Variety: eOne Financing Savvy a Boost For TV

By Cynthia Littleton for Variety

Barely 3 years old, the Los Angeles-based TV arm of indie Entertainment One has made a mark in the network and cable biz by bringing to the table that most precious commodity: financing.

eOne Television, headed by CEO John Morayniss, leverages its heft as a producer and distrib of film, TV and home entertainment fare in Canada, the U.K. and other territories to cobble together coin for TV series in the same way that many indie features are funded, through a combo of foreign pre-sales and advance commitments. It mines the lucrative Canadian system of production incentives and premium license fees given to shows that lense in Canada but also air on a major U.S. network.

This patchwork quilt of funding sources allows the company to offer some series to U.S. networks at a steep discount, often in exchange for big upfront commitments. Its highest-profile series to date has been the adaptation of John Grisham novel “The Firm,” which landed at NBC with a 22-episode order.

The legal ensembler wasn’t that much of a gamble for NBC at a license fee said to be around $1 million, less than what top cablers pay for original drama skeins. Between the coin received from Canada’s Global TV and a big sale to Sony’s suite of AXN-branded international channels covering more than 140 countries, eOne didn’t need big bucks from the U.S. to cover its costs; it needed the outlet to attract name thesps (notably Josh Lucas and Molly Parker) and to ensure the premium license fees from its other partners.
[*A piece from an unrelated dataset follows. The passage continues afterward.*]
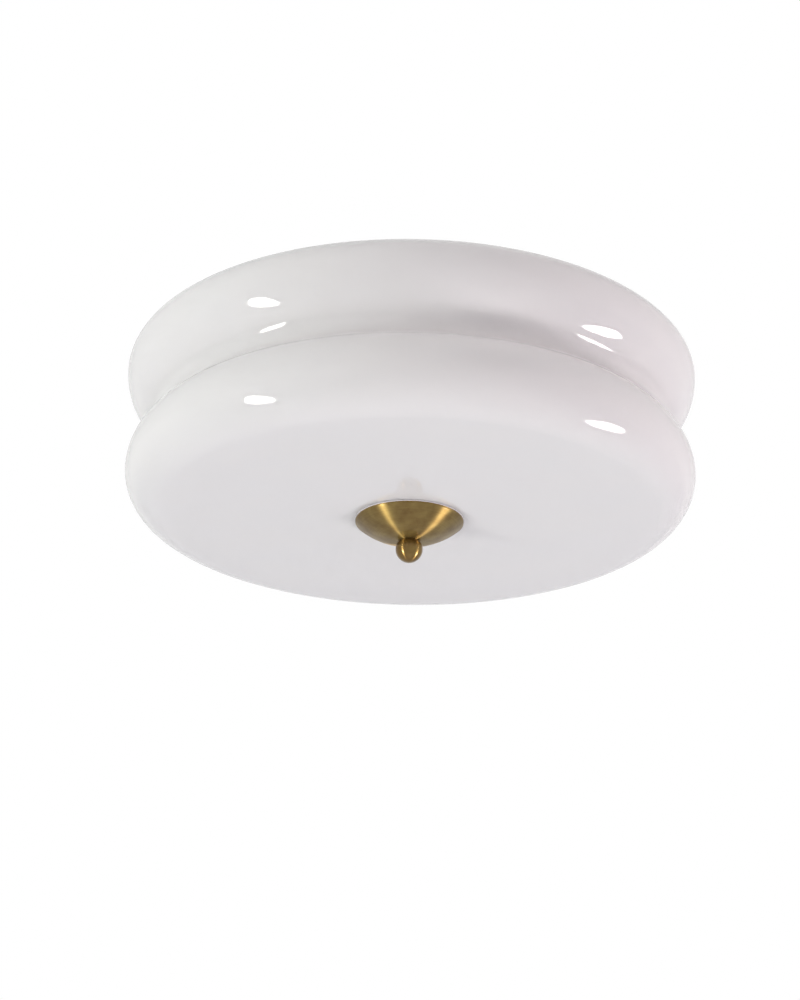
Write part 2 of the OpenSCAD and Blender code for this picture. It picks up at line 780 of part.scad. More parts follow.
// Terminal block with three poles; wires run along y, screws come from below
module terminal_block() {
    pocket_r = terminal_screw_r + 0.8;
    head_r = 2 * block_screw_r;
    color("white") translate([0, block_y, floor_z - block_h]) difference() {
        translate([-block_l / 2, -block_w / 2, 0]) cube([block_l, block_w, block_h]);
        for (pole = [-1:1]) translate([pole * pole_gap, 0, 0]) {
            translate([0, block_w, pole_z - floor_z + block_h]) rotate([90, 0, 0])
                cylinder(r = tube_r + fixed_gap, h = 2 * block_w);
            for (y = [-1, 1]) translate([0, y * terminal_screw_y, -1])
                cylinder(r = pocket_r, h = pole_z - floor_z + block_h + 1);
        }
        for (side = [-1, 1]) translate([side * pole_gap / 2, 0, -1]) {
            cylinder(r = block_screw_r + fixed_gap, h = block_h + 2);
            cylinder(r = head_r, h = block_head_h + 1.3);
            for (y = [-1, 1]) translate([-0.6, y * block_w / 2 - 2, 0]) cube([1.2, 4, block_h - 2]);
        }
    }
}

// Brass tube of each pole
module terminal_tubes() {
    color("gold") for (pole = [-1:1]) translate([pole * pole_gap, block_y, pole_z]) difference() {
        translate([0, tube_l / 2, 0]) rotate([90, 0, 0]) tube(tube_r, tube_bore_r, tube_l);
        for (y = [-1, 1]) translate([0, y * terminal_screw_y, -tube_r - 1])
            cylinder(r = terminal_screw_r + fixed_gap, h = tube_r + 1);
    }
}

// Two clamping screws in each pole
module terminal_screws() {
    tip_z = pole_z - wire_d / 2 - 0.1;
    head_z = floor_z - block_h + 1;
    color("silver") for (pole = [-1:1], y = [-1, 1])
        translate([pole * pole_gap, block_y + y * terminal_screw_y, head_z]) difference() {
            union() {
                cylinder(r = terminal_screw_r, h = tip_z - head_z);
                cylinder(r = terminal_screw_r + 0.5, h = 1.4);
            }
            translate([-2, -0.3, -1]) cube([4, 0.6, 1.6]);
        }
}

// Two screws that fix the block to the pan
module block_screws() {
    seat = floor_z - block_h + block_head_h + 0.3;
    color("silver") for (side = [-1, 1]) translate([side * pole_gap / 2, block_y, seat])
        screw(block_screw_r, floor_top + 2.5 - seat, 1.8 * block_screw_r, block_head_h);
}

// Screw that bonds the earth tag to the pan
module earth_screw() {
    color("silver") translate([earth_pos[0], earth_pos[1], floor_z - tag_t])
        screw(earth_screw_r, tag_t + pan_wall + 5, 1.9 * earth_screw_r, 2.4);
}

module earth_nut() {
    h = 3.2;
    color("silver") translate([earth_pos[0], earth_pos[1], floor_top]) difference() {
        hexagon(7, h);
        translate([0, 0, -1]) cylinder(r = earth_screw_r + thread_gap, h = h + 2);
    }
}

// Ring tag under the earth screw, with a barrel crimped on the earth wire
module earth_tag() {
    ring_r = 4.4;
    barrel_z = -tag_barrel_r - 0.1;
    color("gainsboro") translate([earth_pos[0], earth_pos[1], floor_z]) difference() {
        union() {
            translate([0, 0, -tag_t]) cylinder(r = ring_r, h = tag_t);
            translate([-1.5, 0, -tag_t]) cube([3, tag_barrel_y[0] + 1, tag_t]);
            translate([0, tag_barrel_y[1], barrel_z]) rotate([90, 0, 0])
                cylinder(r = tag_barrel_r, h = tag_barrel_y[1] - tag_barrel_y[0]);
        }
        translate([0, 0, -tag_t - 1]) cylinder(r = earth_screw_r + fixed_gap, h = tag_t + 2);
        translate([0, tag_barrel_y[1] + 1, barrel_z]) rotate([90, 0, 0])
            cylinder(r = wire_d / 2 + fixed_gap, h = tag_barrel_y[1] - tag_barrel_y[0]);
    }
}

// Rubber grommet where the mains cable comes through the pan
module cable_grommet() {
    seat_r = grommet_seat_d / 2;
    color("#333333") translate([0, -grommet_r, 0]) difference() {
        union() {
            translate([0, 0, floor_z - grommet_lip]) cylinder(r = seat_r + grommet_flange, h = grommet_lip);
            translate([0, 0, floor_z]) cylinder(r = seat_r - fixed_gap, h = pan_wall);
            translate([0, 0, floor_top]) cylinder(r1 = seat_r + grommet_flange, r2 = seat_r, h = grommet_lip);
        }
        translate([0, 0, floor_z - grommet_lip - 1])
            cylinder(r = grommet_bore_d / 2, h = pan_wall + 2 * grommet_lip + 2);
    }
}

module live_wires() {
    color("sienna") for (route = live_routes) tube_along(route, wire_d / 2);
}

module neutral_wires() {
    color("royalblue") for (route = neutral_routes) tube_along(route, wire_d / 2);
}

module earth_wire() {
    color("yellowgreen") tube_along(earth_route, wire_d / 2);
}

ceiling_pan();
pan_gasket();
mounting_bar();
bar_studs();
stud_nuts();
centre_rod();
rod_nuts();
rod_washers();
shade();
shade_bush();
cap_seal();
finial_cap();
finial_knob();
for (i = [0:2]) bracket(i);
bracket_rivets();
holder_screws();
for (i = [0:2]) lampholder(i);
for (i = [0:2]) holder_sleeve(i);
for (i = [0:2]) holder_contact(i);
for (i = [0:2]) bulb(i);
for (i = [0:2]) bulb_cap(i);
for (i = [0:2]) bulb_insulator(i);
for (i = [0:2]) bulb_contact(i);
terminal_block();
terminal_tubes();
terminal_screws();
block_screws();
earth_screw();
earth_nut();
earth_tag();
cable_grommet();
live_wires();
neutral_wires();
earth_wire();
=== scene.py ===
import bpy
import math
from mathutils import Matrix, Vector


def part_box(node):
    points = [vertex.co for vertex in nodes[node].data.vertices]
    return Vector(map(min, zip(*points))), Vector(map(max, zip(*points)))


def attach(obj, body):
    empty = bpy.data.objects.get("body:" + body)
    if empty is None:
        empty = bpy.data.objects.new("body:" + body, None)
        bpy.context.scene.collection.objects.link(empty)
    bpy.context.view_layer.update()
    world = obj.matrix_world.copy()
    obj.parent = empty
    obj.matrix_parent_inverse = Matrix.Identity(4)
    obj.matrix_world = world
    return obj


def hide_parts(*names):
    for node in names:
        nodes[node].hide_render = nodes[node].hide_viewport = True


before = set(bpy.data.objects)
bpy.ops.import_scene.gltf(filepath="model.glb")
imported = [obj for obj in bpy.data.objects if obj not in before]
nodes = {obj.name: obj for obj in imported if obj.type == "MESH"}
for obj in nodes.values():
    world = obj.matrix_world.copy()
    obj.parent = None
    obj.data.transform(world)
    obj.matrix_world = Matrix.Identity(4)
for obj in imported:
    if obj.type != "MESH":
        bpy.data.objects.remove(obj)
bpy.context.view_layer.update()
mm = 0.001
print("frame loaded:", len(nodes), "nodes")


# helpers: colours, shader nodes, selections, lathe work

def srgb(hexText):
    # a web colour turned to the linear values that shaders take
    channels = [int(hexText[i:i + 2], 16) / 255 for i in (0, 2, 4)]
    linear = [c / 12.92 if c <= 0.04045 else ((c + 0.055) / 1.055) ** 2.4 for c in channels]
    return (*linear, 1.0)


def addNode(tree, kind, values=None, links=None, **settings):
    node = tree.nodes.new(kind)
    for key, value in settings.items():
        setattr(node, key, value)
    for socket, value in (values or {}).items():
        node.inputs[socket].default_value = value
    for socket, source in (links or {}).items():
        tree.links.new(source, node.inputs[socket])
    return node


evenly = (1.0, 1.0, 1.0)  # light of every colour goes equally far under the surface


def newMaterial(name, surface):
    # an empty material with one Principled shader, set from a dictionary
    material = bpy.data.materials.new(name)
    material.use_nodes = True
    tree = material.node_tree
    tree.nodes.clear()
    shader = addNode(tree, "ShaderNodeBsdfPrincipled", values=surface)
    addNode(tree, "ShaderNodeOutputMaterial", links={"Surface": shader.outputs["BSDF"]})
    place = addNode(tree, "ShaderNodeTexCoord").outputs["Object"]
    return material, tree, shader, place


def noise(tree, place, sizeMm, detail=2.0, roughness=0.5, stretch=None):
    # noise whose blobs are about sizeMm across; stretch scales the pattern along X, Y and Z
    if stretch:
        mapping = addNode(tree, "ShaderNodeMapping", values={"Scale": stretch}, links={"Vector": place})
        place = mapping.outputs["Vector"]
    values = {"Scale": 1 / (sizeMm * mm), "Detail": detail, "Roughness": roughness}
    return addNode(tree, "ShaderNodeTexNoise", values, {"Vector": place}).outputs["Fac"]


def cellDistance(tree, place, sizeMm):
    # how far a point is from the middle of its cell, for cells about sizeMm across
    cells = addNode(tree, "ShaderNodeTexVoronoi", {"Scale": 1 / (sizeMm * mm)}, {"Vector": place})
    return cells.outputs["Distance"]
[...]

“There’s a proliferation of channels that are hungry for American programming that is a certain genre and tone,” Morayniss said. “When an opportunity comes along get a branded series like ‘The Firm,’ Sony’s AXN came in without the condition of a U.S. sale because they knew we were heavily in this market.”

In many respects, “The Firm” will be an interesting test case for whether the eOne model can survive the big leagues of network primetime. The Big Three have been experimenting with Canadian imports for the past few years, but most of these shows have been relegated to summer runs, as ABC has done with eOne’s cop drama “Rookie Blue.”

“The Firm,” on the other hand, landed a regular-season slot and was touted at NBC’s upfront presentation last May. On the downside, “The Firm” has been mostly panned by domestic critics and got off to a weak start (a 3 share in adults 18-49 weak) in its two-hour premiere Sunday. It will face tough competish in its regular Thursday 10 p.m. berth.

But even if “The Firm” doesn’t go the distance, the eOne model has piqued the interest of the creative community. Indeed, it was Grisham, scribe Lukas Reiter and his reps at CAA that brought the project to eOne after seeing what the company had done with “Rookie Blue” and the Syfy drama “Haven.”

NBC, for one, is negotiating with eOne for a multi-episode commitment to another drama, medical vehicle “Saving Hope,” that has also been ordered by Canada’s CTV. Filmmaker Paul W.S. Anderson came to eOne last fall with a concept for a supernatural procedural drama, “The Reel,” that will be shopped overseas long before it seeks a U.S. home.

Timing was everything for eOne’s push to build its U.S. TV business. In fall 2008, the company bought Blueprint Entertainment, the production shingle run by international TV vets Morayniss and Noreen Halpern, who is now eOne’s prexy of drama programming. Morayniss and Halpern had been pursuing the Canadian content/foreign financing model on their own, but the backing of eOne gave them deeper pockets.

Moreover, eOne’s rollup of Blueprint and other TV companies came on the heels of the 2007-08 writers strike, which was the shock to the system that spurred the major nets to look for new and cheaper sources of programming.

“We’d always had a more global approach,” Halpern says. “All of a sudden that coincided with an interest in the U.S. of putting shows together in a different way — bringing financing out of international markets, using the advantage to be able to bring a significant amount of money out of Canada and other countries as a way to do high-end shows for lower license fees.”

This article first appeared on Variety.com.